Exercise description:
Write each record again exactly as it stands.

Input records:

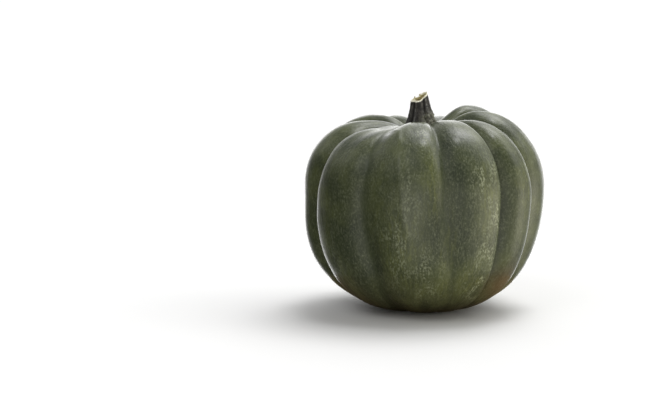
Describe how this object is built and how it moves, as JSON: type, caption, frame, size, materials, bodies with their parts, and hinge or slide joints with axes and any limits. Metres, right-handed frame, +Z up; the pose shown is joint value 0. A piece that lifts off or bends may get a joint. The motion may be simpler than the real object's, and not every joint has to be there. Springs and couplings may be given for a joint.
{
  "type": "acorn squash",
  "caption": "Whole acorn squash: squat, deeply ribbed dark green fruit that stands on its blossom end, with a short cut stem on top.",
  "frame": {"origin": "on the level surface that the squash rests on, under the middle of its box", "axes": "+Z up through the stem, -Y towards the front, +X to the right"},
  "size_m": [0.14, 0.1396, 0.1264],
  "materials": {
    "rind": "satin",
    "stem_bark": "matte",
    "stem_cut": "matte",
    "blossom_scar": "matte"
  },
  "bodies": {
    "root": {"fruit": "rind", "stem": "stem_bark"}
  },
  "joints": []
}
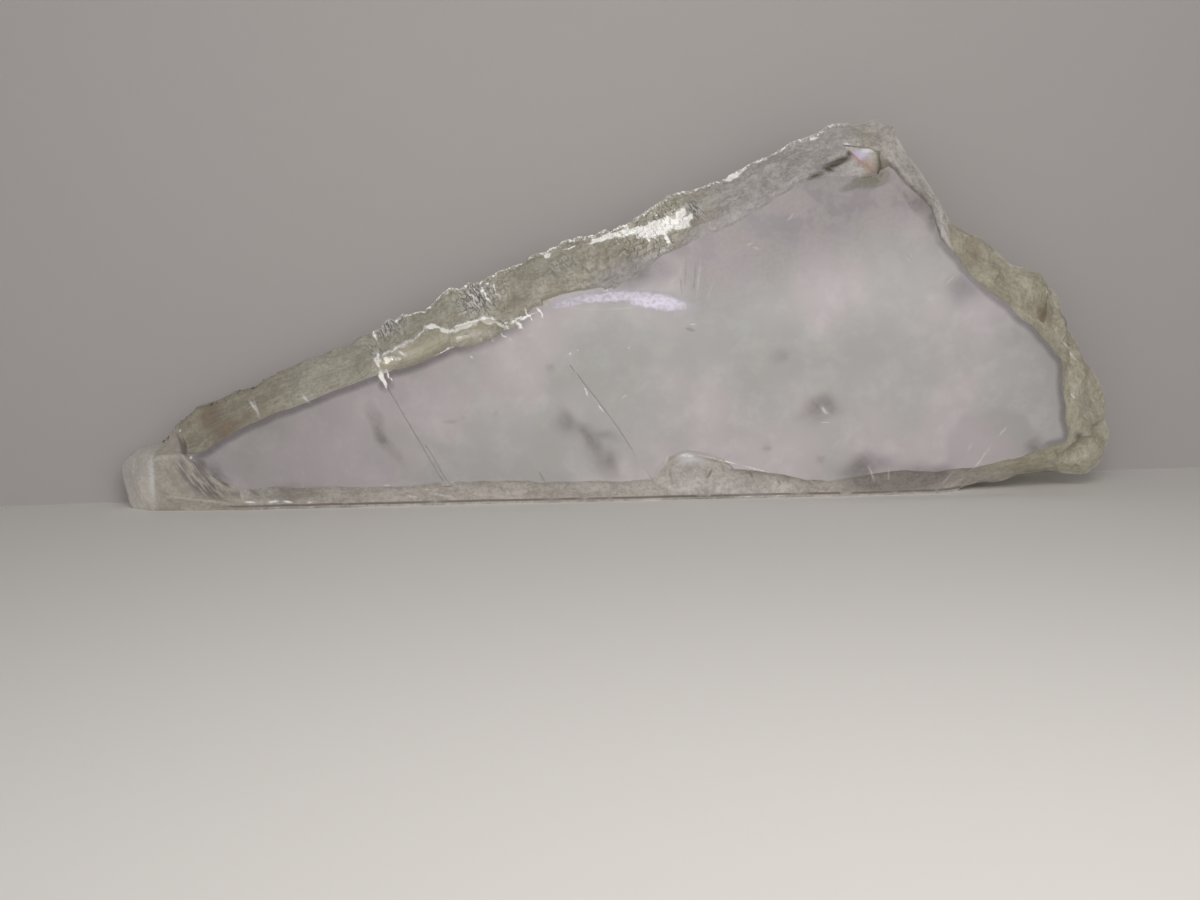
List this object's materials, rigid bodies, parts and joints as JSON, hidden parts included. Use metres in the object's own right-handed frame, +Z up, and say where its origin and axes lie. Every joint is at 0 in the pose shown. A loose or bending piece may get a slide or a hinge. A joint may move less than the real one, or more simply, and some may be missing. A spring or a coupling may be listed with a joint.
{
  "type": "selenite slab",
  "caption": "Clear selenite cleavage slab, a long irregular triangle with flat clear faces and rough, olive-tinted broken edges, standing on its long edge.",
  "frame": {"origin": "on the surface it stands on, under the middle of the slab's bounding box", "axes": "+X along the slab from its thin tip to its broad end, +Y through its thickness from the front face to the back face, +Z up"},
  "size_m": [0.1882, 0.014, 0.0693],
  "materials": {
    "selenite": "clear colourless crystal with smooth cleavage faces, IOR 1.52, and frosted olive-khaki broken edges with a few rust-brown stains"
  },
  "bodies": {
    "root": {"selenite_slab": "selenite"}
  },
  "joints": []
}
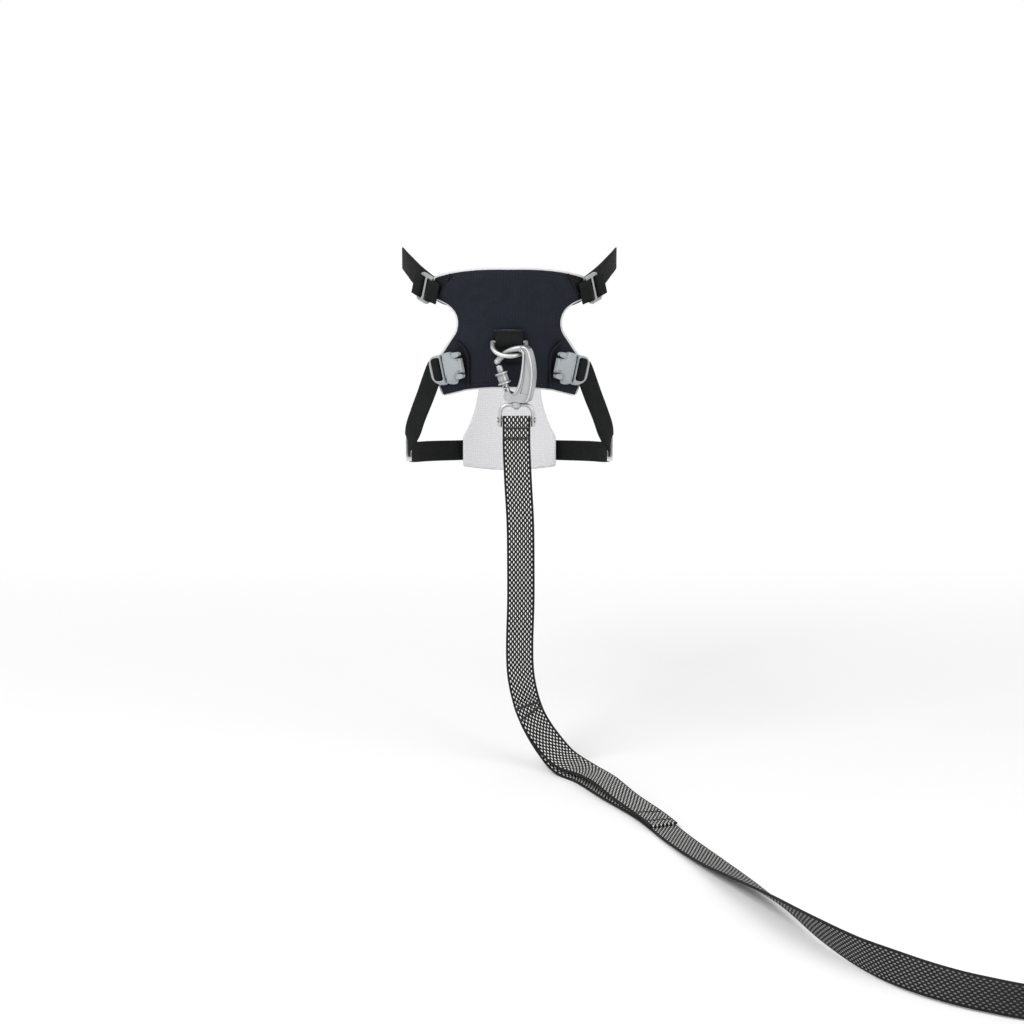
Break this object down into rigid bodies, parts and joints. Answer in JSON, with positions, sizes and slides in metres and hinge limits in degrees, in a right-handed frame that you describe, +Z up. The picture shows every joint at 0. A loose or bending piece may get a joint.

Output:
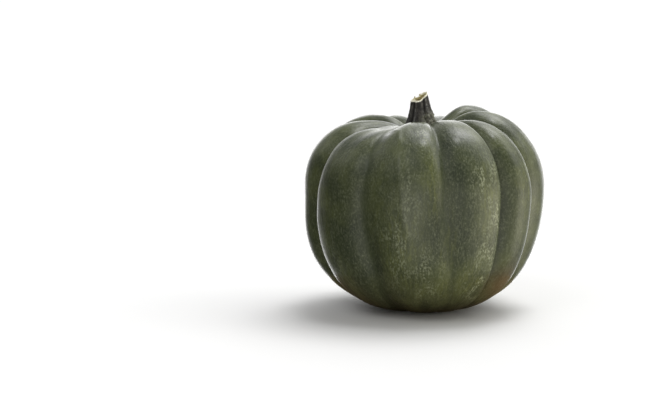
Describe how this object is built and how it moves, as JSON: type, caption, frame, size, materials, bodies with their parts, and hinge or slide joints with axes and any limits. Metres, right-handed frame, +Z up; the pose shown is joint value 0. A piece that lifts off or bends may get a joint. The motion may be simpler than the real object's, and not every joint has to be there. Springs and couplings may be given for a joint.
{
  "type": "acorn squash",
  "caption": "Whole acorn squash: squat, deeply ribbed dark green fruit that stands on its blossom end, with a short cut stem on top.",
  "frame": {"origin": "on the level surface that the squash rests on, under the middle of its box", "axes": "+Z up through the stem, -Y towards the front, +X to the right"},
  "size_m": [0.14, 0.1396, 0.1264],
  "materials": {
    "rind": "satin",
    "stem_bark": "matte",
    "stem_cut": "matte",
    "blossom_scar": "matte"
  },
  "bodies": {
    "root": {"fruit": "rind", "stem": "stem_bark"}
  },
  "joints": []
}
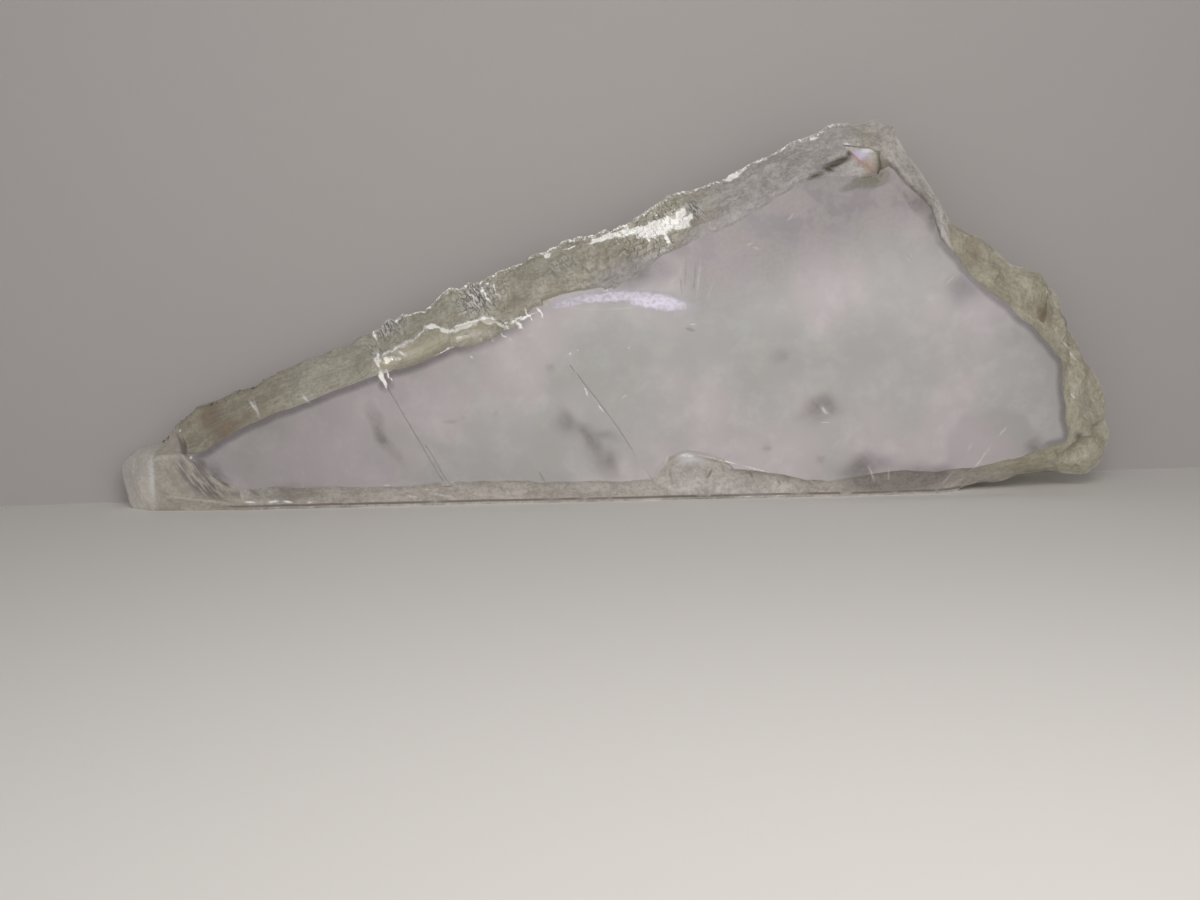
List this object's materials, rigid bodies, parts and joints as JSON, hidden parts included. Use metres in the object's own right-handed frame, +Z up, and say where its origin and axes lie. Every joint is at 0 in the pose shown. A loose or bending piece may get a slide or a hinge. A joint may move less than the real one, or more simply, and some may be missing. A spring or a coupling may be listed with a joint.
{
  "type": "selenite slab",
  "caption": "Clear selenite cleavage slab, a long irregular triangle with flat clear faces and rough, olive-tinted broken edges, standing on its long edge.",
  "frame": {"origin": "on the surface it stands on, under the middle of the slab's bounding box", "axes": "+X along the slab from its thin tip to its broad end, +Y through its thickness from the front face to the back face, +Z up"},
  "size_m": [0.1882, 0.014, 0.0693],
  "materials": {
    "selenite": "clear colourless crystal with smooth cleavage faces, IOR 1.52, and frosted olive-khaki broken edges with a few rust-brown stains"
  },
  "bodies": {
    "root": {"selenite_slab": "selenite"}
  },
  "joints": []
}
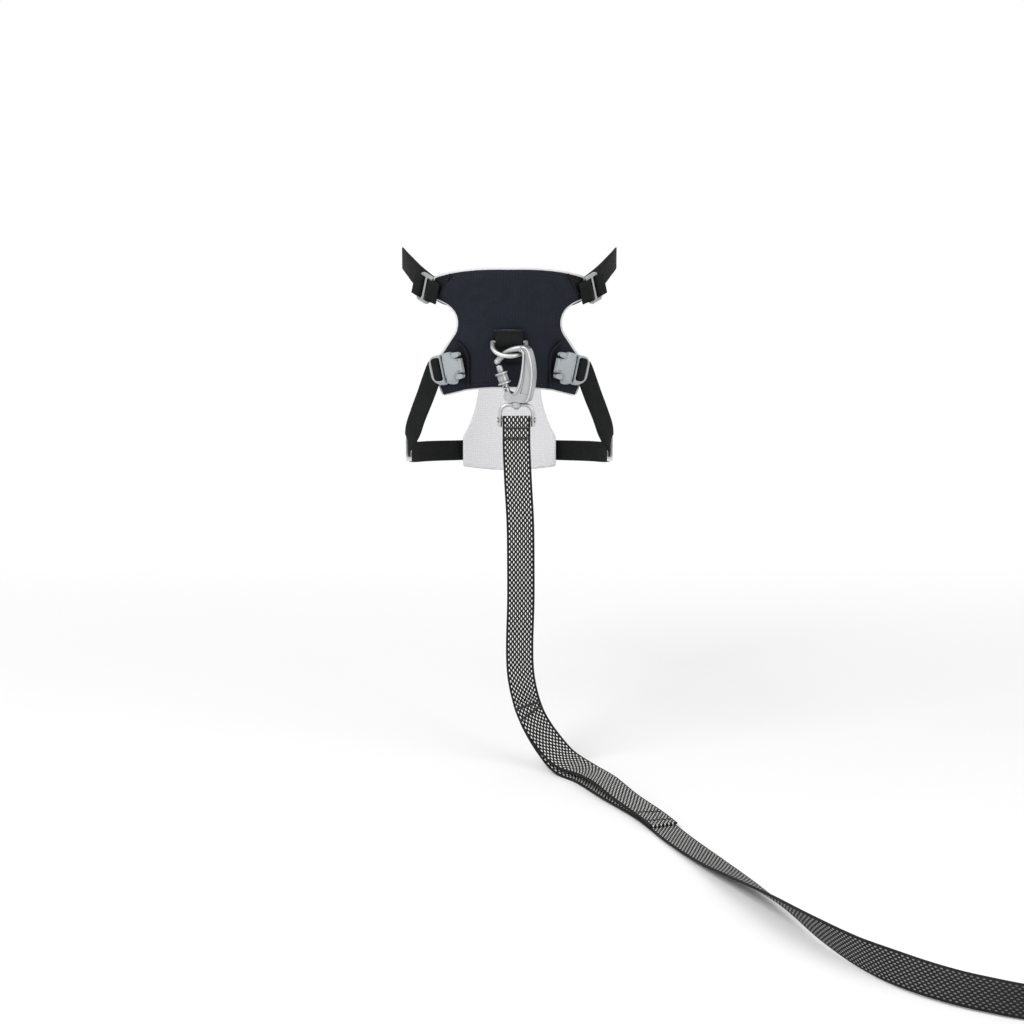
Break this object down into rigid bodies, parts and joints. Answer in JSON, with positions, sizes and slides in metres and hinge limits in degrees, in a right-handed frame that you describe, +Z up. The picture shows every joint at 0. A loose or bending piece may get a joint.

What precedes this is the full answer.